Which breach did Scott Krug commit? That of swerving from fidelity to the truth in 2010 about whether he would limit his tenure (“I’m for real. . . . Four years, done.”)? Or that of scuppering an “honest” pledge only after it dawned on him that if he kept his promise not to run again after serving four years, it would mean not running again after serving four years?

Does it matter? If Krug wasn’t lying back then, he’s lying right now when he expatiates about how his newfound appreciation of the Value of Experience trumps any formal vow.

I’m gratified, and not surprised, when candidates keep their term-limit pledges. I’m saddened, but also not surprised, when others fail to. Krug’s cruddy conduct is just one reason I must dispute Wisconsin Governor Scott Walker’s recent pronouncement that although a hyper-corrupt state like Illinois may need term limits, Wisconsin does not.

Acton’s principle is no respecter of geographic boundaries.

This is Common Sense. I’m Paul Jacob.

7 replies on “Term Limits Poster Boy #98,992,938”

The only manner by which government can be controlled is by a absolutely strict limit on its powers. As long as the governments are the most powerful economic entities serfdom is an inevitability.
The issue is not term limits, it if power limits.

I basically agree with JFB.

But, two downsides to term limits:

1. the career bureaucracy will have even more power, knowing that their “enemy” will soon be out, and they will push for a friend.

And 2 –knowing that they ( the politicians ) are leaving office, they can do various things that they could not do if they had to face an electorate.

The second-recall Obama’s statement to Medved after Congress would not do something that Obama wanted? Obama said he would do it, anyhow after the election (should have been called the erection, as we were screwed). (My opinion).

The best friends the bureaucracy has are the long-term incumbents. Studies I saw many years ago, showed that the bills to cut the bureaucracy were overwhelmingly introduced by first and second term members of Congress.

If you look around, all these issues are basicallly a centralization vs decentralization fight. Everybody in DC loves centralization(and of course they need bigger budgets to make it all better) and the Libertarians are fighting for states rights and decentralization.
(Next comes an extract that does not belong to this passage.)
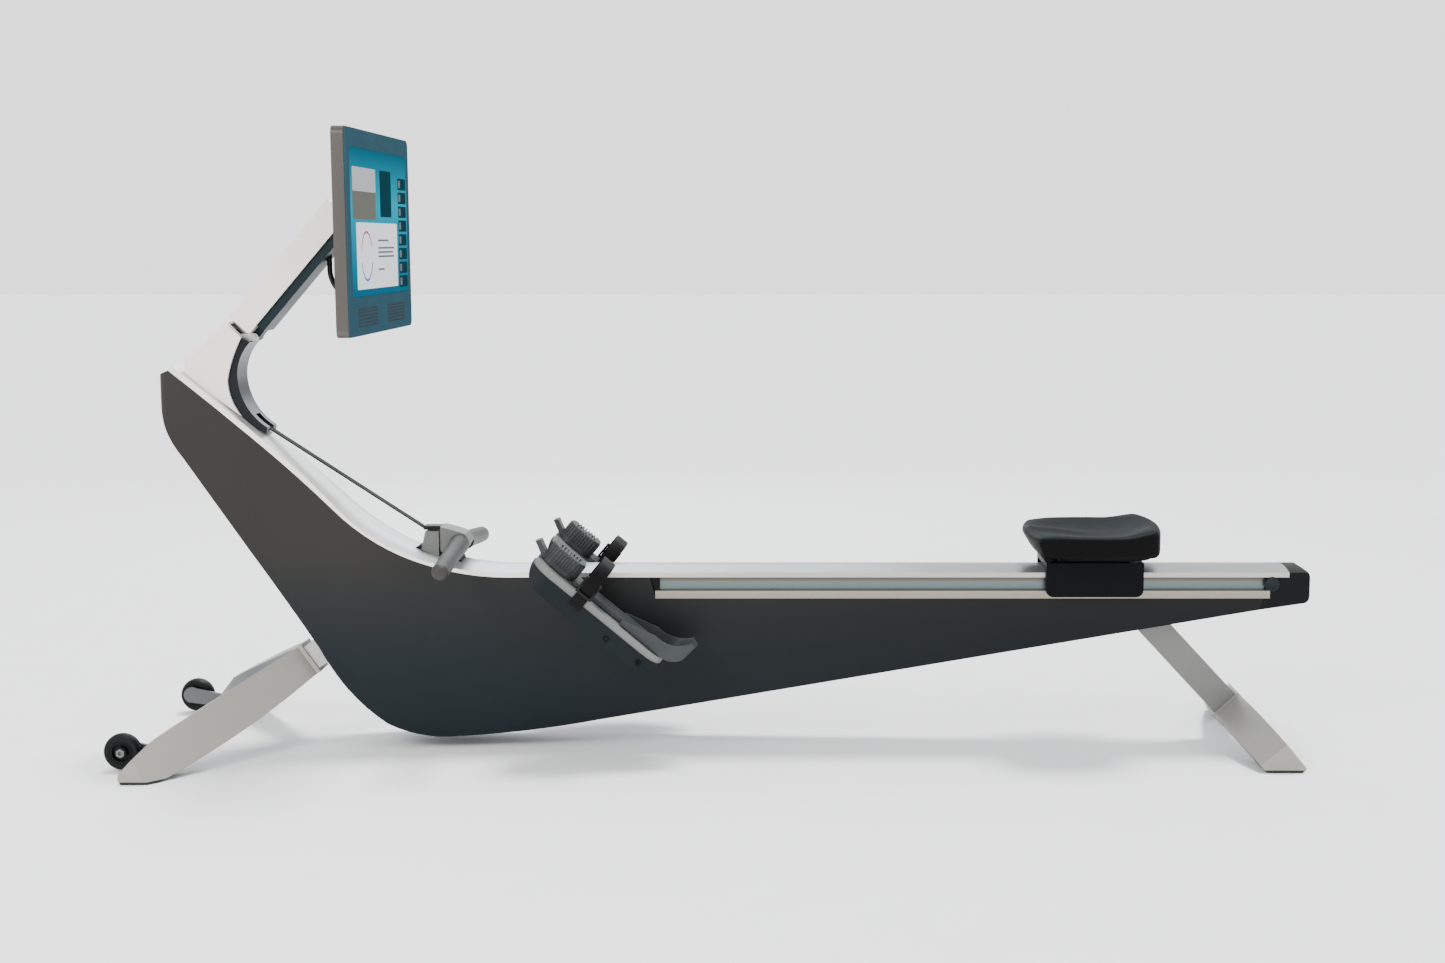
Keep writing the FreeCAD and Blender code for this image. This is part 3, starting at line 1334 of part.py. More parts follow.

In Europe, the fight is beginning over the EU and it’s bureaucratic chokehold on all it’s members. In Iraq, it’s the Kurds, Sunnis & Shia vs the central govt for control. In Spain Catalonia(Barcelona) is trying to separate becuase they send more dough & power to Madrid than they receive. Scotland has a referendum shortly to split from the UK. In England the UKIP & Nigel Farage(one to watch) want to leave the EU because of loss of autonomy, money & power. Basically the status quo has gone on in the western world for long enough that power is totally centralized and that’s the fight that we will witness for probably a decade.

The bureaucracy gets more power only if those in power give it to them. If people are serious about shrinking government, it will happen.
As for term limits, politicians who insist on running again don’t have the final say in how long they stay in office. Their constituents do. If people who lie continue to win election, then we get the government we deserve.

“If people who lie continue to win election, then we get the government we deserve.”

Who is “we”? There isn’t one collective mind, The Voters, determining an election. And, unfortunately, the _known_ conduct of an incumbent is never the only factor a voter has to consider when he has only one realistic alternative to the incumbent at election time (if that).